Artist: Scare Don’t Fear
Album: From the Ground Up
If you know anyone who is in a band or has been in a band, you will know that they don’t have an easy career path at all. You start out with little-to-no fanbase and have to live paycheck to paycheck while trying to find ways to get to the next gig. It’s the bands who really strive and put themselves out there, though, that are the most successful. It may take years and years of playing clubs, bars and garages to get to that point but you have to build “From the Ground Up”. In a world where nu-metal is slowly taking back over, Providence, RI’s Scare Don’t Fear stands out above the rest. My friend Eddie Wisner has described them as “nu-metal meets Beastie Boys” and, while I don’t FULLY agree, I can definitely see where he’d draw that comparison. The band, signed to Ben Bruce’s KBB Records, has gone through worlds of hate, disgust and negativity to get to where they are. As all bands should, though, this just pushes them harder and harder, resulting in their debut album, From the Ground Up.
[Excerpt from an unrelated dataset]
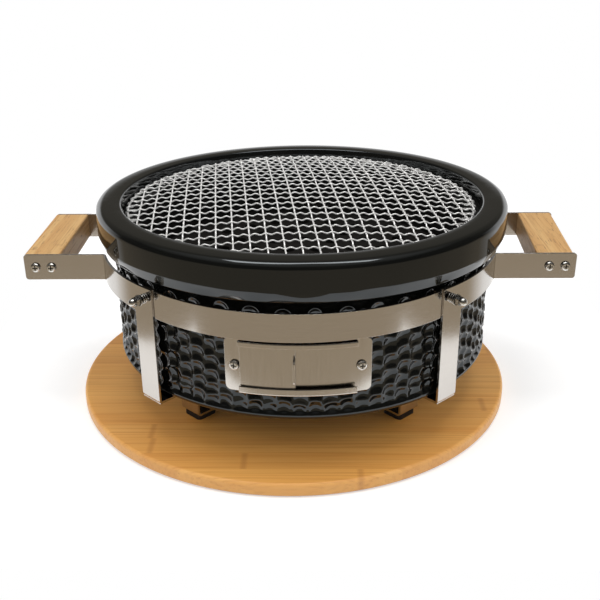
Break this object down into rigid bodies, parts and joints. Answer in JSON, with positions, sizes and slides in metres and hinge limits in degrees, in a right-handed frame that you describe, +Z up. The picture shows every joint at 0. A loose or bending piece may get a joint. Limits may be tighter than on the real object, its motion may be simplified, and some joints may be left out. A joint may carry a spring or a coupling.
{
  "type": "charcoal brazier",
  "caption": "Round glazed ceramic charcoal brazier in a sprung sheet-steel frame with wooden grips, a domed wire mesh, a sliding draught vent and a round bamboo board.",
  "frame": {"origin": "on the underside of the board, below the bowl's centre, which is the middle of the part's box", "axes": "+X to the right along the two handles, +Y to the back, with the draught vent at the front, +Z up"},
  "size_m": [0.467, 0.3848, 0.183],
  "materials": {
    "glaze": "glossy charcoal glaze over hammered dimples",
    "brushed_sheet": "brushed",
    "fastener_steel": "bright",
    "mesh_wire": "bright drawn wire",
    "grate_iron": "matt",
    "bamboo": "oiled",
    "grip_wood": "sanded",
    "pad_rubber": "matt"
  },
  "bodies": {
    "board": {"bamboo_board": "bamboo"},
    "brazier": {"ceramic_body": "glaze", "front_band": "brushed_sheet", "back_band": "brushed_sheet", "bracket_front_left": "brushed_sheet", "bracket_front_right": "brushed_sheet", "bracket_back_left": "brushed_sheet", "bracket_back_right": "brushed_sheet", "foot_pad_front_left": "pad_rubber", "foot_pad_front_right": "pad_rubber", "foot_pad_back_left": "pad_rubber", "foot_pad_back_right": "pad_rubber", "grip_left": "grip_wood", "grip_right": "grip_wood", "grip_screws_left": "fastener_steel", "grip_screws_right": "fastener_steel", "clamp_bolts": "fastener_steel", "clamp_washers": "fastener_steel", "cap_nuts": "fastener_steel", "clamp_spring_front_left": "fastener_steel", "clamp_spring_front_right": "fastener_steel", "clamp_spring_back_left": "fastener_steel", "clamp_spring_back_right": "fastener_steel", "vent_plate": "brushed_sheet", "vent_screws": "fastener_steel"},
    "mesh": {"mesh_hoop": "mesh_wire", "mesh_grate": "mesh_wire"},
    "fire_grate": {"charcoal_grate": "grate_iron"},
    "door": {"vent_door": "brushed_sheet"}
  },
  "joints": [
    {"name": "lift_off_board", "type": "slide", "parent": "board", "child": "brazier", "axis": [0, 0, 1], "range_m": [0, 0.12]},
    {"name": "mesh_lift", "type": "slide", "parent": "brazier", "child": "mesh", "axis": [0, 0, 1], "range_m": [0, 0.15]},
    {"name": "grate_lift", "type": "slide", "parent": "brazier", "child": "fire_grate", "axis": [0, 0, 1], "range_m": [0, 0.045]},
    {"name": "vent_slide", "type": "hinge", "parent": "brazier", "child": "door", "pos_m": [0, 0, 0.0941], "axis": [0, 0, 1], "range_deg": [0, 15]}
  ]
}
It’s not an easy thing mixing the rap and metal. It’s even harder mixing these genres and managing to keep originality but, outside of the Beastie Boys reference, I really don’t know of any band I can compare to SDF. Vocalists Chris Jungles and Frankie Screamz can go from a destructive track like “Rebuild” to a straight-up dope rap track like “Someone To Talk To”, which is honestly one of my favorites on the album. When it comes to instrumentals, it’s really the beats and the electronics that keep you interested as the guitar work is semi-generic but mixes well with these. Lyrically, this album speaks of humble beginnings, the hate they’ve faced and how they rose above it all. There’s something for every fan and can just as easily drag a metal fan in as a rap fan. Some key tracks are the first single, “City of Skeletons”, “Rebuild”, “Someone to Talk To” and the extremely addictive “No 9 to 5”.
In short, this album is filled with bangers from front to back. Whether it be beats, instrumentals or deadly flow this album has it all. It feels a bit lacking in terms of originality on the guitar work. I could easily see some of these tracks being put on sports games, racing games or just tearing up hip-hop radio! If you haven’t picked up your copy of From the Ground Up yet, I suggest you go out and do so, out on KBB Records now!